Verify the database and user:
sudo mysql -e "SHOW DATABASES;"
sudo mysql -e "SELECT User, Host FROM mysql.user;"
sudo mysql -e "SHOW GRANTS FOR 'slurm'@'localhost';"
Start slurmdbd
Service
sudo service slurmdbd start
Update slurm.conf
to enable accounting:
sudo sed -i -e "s|AccountingStorageType=accounting_storage/none|AccountingStorageType=accounting_storage/slurmdbd\nAccountingStorageEnforce=associations,limits,qos\nAccountingStorageHost=localhost\nAccountingStoragePort=6819|" /etc/slurm-llnl/slurm.conf
sudo sed -i -e "s|JobAcctGatherType=jobacct_gather/none|JobAcctGatherType=jobacct_gather/cgroup|" /etc/slurm-llnl/slurm.conf
sudo systemctl restart slurmctl slurmd
Add Linux users to Slurm accounting:
sudo sacctmgr -i add cluster localcluster
sudo sacctmgr -i --quiet add account $USER Cluster=localcluster
sudo sacctmgr -i --quiet add user $USER account=$USER DefaultAccount=root
sudo systemctl restart slurmctl slurmd
Submit a Job and View Metrics
Submit a job:
srun --mem 500MB -c 1 --pty bash
Conclusion
- Slurm is widely used in academic and industrial settings for orchestrating distributed jobs across multiple nodes.
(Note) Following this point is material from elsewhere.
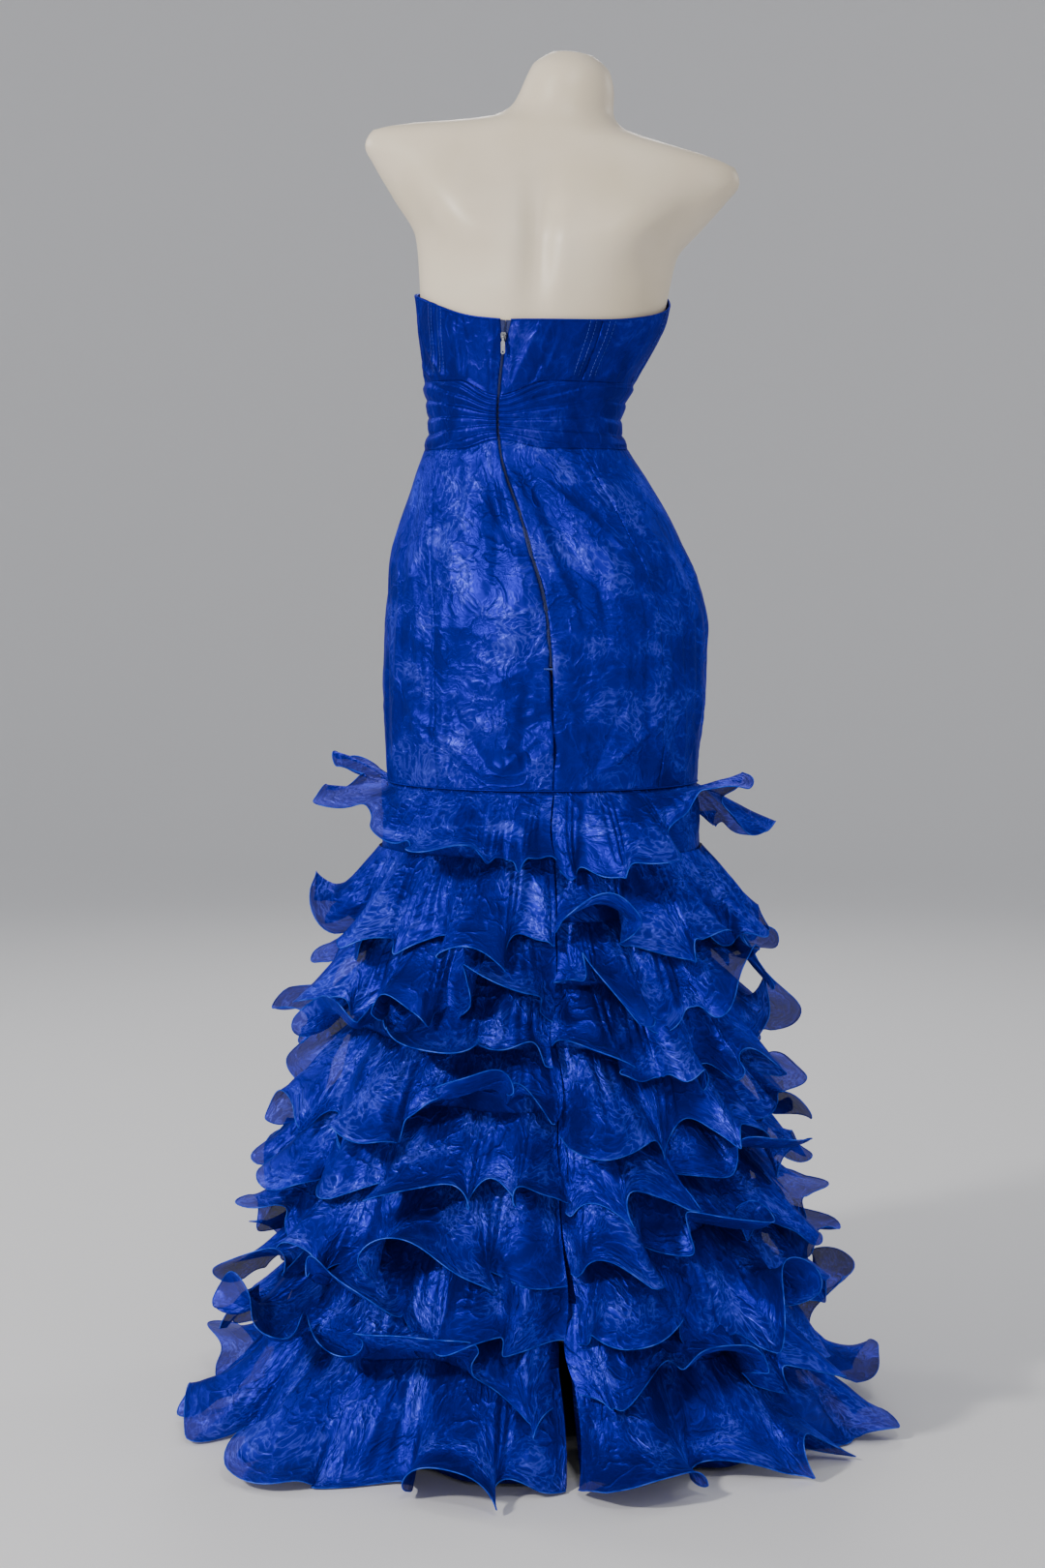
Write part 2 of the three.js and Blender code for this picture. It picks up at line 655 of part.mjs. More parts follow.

- While Slurm is relatively easy to set up, critical steps like resource limits and accounting are often overlooked.
- Slurm integrates seamlessly with distributed computing frameworks like Spark, Ray, Dask, and Flink, enabling efficient resource utilization for local development.